* _Given instruction_
Using the material below, print the line that contains "obj.matrix_world = Matrix.Identity(4)", the line that contains "# are metres;", and every line in between, exactly and nothing else.
Start Supplied material
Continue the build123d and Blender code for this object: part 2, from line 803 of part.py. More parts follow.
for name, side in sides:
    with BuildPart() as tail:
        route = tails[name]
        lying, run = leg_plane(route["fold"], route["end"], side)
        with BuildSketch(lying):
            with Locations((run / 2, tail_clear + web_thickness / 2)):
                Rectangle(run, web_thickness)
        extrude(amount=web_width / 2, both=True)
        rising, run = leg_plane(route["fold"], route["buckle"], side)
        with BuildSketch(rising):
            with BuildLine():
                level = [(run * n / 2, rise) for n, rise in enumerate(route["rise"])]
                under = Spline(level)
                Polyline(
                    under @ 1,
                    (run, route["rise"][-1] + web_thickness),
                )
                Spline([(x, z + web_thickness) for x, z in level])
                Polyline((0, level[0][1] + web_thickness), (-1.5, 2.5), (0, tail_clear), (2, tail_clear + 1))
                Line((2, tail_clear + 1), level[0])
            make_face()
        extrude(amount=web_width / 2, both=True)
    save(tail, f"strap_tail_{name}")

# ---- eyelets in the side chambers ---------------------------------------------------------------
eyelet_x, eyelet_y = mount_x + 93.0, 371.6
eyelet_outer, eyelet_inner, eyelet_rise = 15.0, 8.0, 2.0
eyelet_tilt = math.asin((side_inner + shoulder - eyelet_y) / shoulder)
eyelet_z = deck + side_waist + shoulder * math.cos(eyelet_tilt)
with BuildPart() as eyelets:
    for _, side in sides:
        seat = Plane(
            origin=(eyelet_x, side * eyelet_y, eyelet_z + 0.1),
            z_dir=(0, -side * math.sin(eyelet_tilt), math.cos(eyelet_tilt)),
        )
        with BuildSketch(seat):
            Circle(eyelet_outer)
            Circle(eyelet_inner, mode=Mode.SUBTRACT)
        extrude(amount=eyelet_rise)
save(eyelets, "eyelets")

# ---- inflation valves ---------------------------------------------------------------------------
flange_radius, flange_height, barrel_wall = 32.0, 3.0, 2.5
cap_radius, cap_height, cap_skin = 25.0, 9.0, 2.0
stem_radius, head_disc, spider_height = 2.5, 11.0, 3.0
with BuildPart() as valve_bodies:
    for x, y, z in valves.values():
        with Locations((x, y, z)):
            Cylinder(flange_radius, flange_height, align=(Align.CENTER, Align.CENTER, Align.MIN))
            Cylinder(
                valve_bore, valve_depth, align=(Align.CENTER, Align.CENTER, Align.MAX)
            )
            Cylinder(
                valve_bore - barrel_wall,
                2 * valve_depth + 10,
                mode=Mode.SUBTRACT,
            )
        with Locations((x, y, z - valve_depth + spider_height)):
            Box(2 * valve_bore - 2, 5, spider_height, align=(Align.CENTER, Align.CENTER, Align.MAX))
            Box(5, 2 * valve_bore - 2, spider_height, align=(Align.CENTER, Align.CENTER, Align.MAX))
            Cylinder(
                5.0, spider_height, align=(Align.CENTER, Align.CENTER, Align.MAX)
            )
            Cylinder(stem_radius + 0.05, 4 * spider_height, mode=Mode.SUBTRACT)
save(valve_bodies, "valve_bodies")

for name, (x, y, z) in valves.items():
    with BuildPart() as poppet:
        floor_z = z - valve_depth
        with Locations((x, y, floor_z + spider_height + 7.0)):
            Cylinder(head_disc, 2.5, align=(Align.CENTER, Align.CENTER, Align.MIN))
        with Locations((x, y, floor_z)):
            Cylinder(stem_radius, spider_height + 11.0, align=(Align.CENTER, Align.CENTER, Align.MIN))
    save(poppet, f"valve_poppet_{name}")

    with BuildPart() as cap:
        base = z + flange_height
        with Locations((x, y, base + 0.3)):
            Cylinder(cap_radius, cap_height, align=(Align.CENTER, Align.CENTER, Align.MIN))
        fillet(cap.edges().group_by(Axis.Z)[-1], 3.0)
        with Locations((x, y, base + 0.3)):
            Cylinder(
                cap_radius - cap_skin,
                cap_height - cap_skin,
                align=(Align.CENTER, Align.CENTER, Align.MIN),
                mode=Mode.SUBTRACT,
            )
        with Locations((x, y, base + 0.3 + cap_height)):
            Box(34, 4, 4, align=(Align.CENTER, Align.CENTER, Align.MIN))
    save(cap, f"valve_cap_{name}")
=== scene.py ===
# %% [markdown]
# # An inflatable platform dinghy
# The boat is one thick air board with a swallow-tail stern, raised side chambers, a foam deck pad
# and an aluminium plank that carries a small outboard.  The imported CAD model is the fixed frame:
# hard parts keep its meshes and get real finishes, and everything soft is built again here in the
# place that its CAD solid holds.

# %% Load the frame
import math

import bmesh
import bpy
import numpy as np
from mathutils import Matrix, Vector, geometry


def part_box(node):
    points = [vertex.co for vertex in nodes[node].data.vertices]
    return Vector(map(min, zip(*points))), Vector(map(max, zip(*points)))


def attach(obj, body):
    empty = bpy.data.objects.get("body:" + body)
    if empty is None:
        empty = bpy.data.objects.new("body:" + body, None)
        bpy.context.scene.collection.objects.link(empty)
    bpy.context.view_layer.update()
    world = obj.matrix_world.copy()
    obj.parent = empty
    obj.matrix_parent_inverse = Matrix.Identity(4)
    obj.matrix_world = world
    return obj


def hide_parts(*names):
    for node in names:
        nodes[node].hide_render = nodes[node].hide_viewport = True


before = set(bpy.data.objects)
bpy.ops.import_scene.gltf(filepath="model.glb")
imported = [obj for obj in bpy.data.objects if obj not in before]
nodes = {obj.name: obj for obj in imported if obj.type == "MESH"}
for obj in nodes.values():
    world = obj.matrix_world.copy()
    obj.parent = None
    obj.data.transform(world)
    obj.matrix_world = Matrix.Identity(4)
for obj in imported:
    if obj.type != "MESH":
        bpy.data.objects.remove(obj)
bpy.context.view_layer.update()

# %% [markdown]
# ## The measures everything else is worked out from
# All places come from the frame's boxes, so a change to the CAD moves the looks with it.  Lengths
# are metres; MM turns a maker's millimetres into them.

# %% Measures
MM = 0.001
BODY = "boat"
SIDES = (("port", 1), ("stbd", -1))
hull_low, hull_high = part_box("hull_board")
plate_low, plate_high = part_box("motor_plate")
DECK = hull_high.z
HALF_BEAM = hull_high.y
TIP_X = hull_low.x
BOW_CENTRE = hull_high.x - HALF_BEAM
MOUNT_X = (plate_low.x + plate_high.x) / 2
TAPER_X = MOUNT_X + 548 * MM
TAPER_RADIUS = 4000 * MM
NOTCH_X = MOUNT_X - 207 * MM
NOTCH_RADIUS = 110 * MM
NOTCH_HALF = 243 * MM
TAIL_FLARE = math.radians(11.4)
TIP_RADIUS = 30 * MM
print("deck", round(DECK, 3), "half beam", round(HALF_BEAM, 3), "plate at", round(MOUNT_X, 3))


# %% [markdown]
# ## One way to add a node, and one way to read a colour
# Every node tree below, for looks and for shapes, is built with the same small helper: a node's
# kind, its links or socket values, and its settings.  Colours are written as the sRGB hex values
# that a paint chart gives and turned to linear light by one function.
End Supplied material
Start Supplied material
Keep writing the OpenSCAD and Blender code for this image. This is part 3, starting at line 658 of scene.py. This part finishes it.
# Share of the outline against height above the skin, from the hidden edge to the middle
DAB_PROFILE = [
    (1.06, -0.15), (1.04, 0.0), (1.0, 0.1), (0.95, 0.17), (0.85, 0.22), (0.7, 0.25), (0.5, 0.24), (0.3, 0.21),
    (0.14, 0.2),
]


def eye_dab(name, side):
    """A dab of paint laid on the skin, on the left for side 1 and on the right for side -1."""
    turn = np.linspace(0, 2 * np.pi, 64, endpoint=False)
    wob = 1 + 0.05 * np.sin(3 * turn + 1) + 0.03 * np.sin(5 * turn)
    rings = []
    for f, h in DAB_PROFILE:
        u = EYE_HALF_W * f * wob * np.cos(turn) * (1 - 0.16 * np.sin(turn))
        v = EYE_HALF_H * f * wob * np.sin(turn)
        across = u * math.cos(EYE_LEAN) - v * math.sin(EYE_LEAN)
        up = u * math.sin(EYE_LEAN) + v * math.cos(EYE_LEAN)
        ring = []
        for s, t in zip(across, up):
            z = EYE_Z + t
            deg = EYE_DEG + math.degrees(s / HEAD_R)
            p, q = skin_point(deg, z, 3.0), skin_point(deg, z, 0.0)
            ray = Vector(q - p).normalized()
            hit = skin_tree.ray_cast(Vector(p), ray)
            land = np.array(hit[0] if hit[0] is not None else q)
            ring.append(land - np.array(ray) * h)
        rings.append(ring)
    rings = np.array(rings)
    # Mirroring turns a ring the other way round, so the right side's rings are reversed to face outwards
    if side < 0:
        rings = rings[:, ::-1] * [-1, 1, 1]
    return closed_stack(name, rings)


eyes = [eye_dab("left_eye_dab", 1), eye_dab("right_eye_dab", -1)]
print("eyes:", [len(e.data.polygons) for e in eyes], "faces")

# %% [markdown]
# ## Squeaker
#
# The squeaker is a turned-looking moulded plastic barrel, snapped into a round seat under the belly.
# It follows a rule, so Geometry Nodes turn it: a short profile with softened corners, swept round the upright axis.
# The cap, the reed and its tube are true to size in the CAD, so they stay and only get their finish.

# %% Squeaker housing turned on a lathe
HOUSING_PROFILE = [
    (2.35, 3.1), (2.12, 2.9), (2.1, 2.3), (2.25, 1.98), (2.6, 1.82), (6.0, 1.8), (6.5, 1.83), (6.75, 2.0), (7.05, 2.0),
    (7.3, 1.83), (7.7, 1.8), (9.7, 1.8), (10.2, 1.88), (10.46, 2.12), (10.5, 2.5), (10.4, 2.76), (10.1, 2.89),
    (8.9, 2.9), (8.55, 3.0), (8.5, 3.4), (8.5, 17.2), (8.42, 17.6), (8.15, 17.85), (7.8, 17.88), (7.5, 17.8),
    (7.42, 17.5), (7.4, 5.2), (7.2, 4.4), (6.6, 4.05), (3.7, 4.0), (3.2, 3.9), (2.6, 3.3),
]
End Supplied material
* _Reply_
    obj.matrix_world = Matrix.Identity(4)
for obj in imported:
    if obj.type != "MESH":
        bpy.data.objects.remove(obj)
bpy.context.view_layer.update()

# %% [markdown]
# ## The measures everything else is worked out from
# All places come from the frame's boxes, so a change to the CAD moves the looks with it.  Lengths
# are metres; MM turns a maker's millimetres into them.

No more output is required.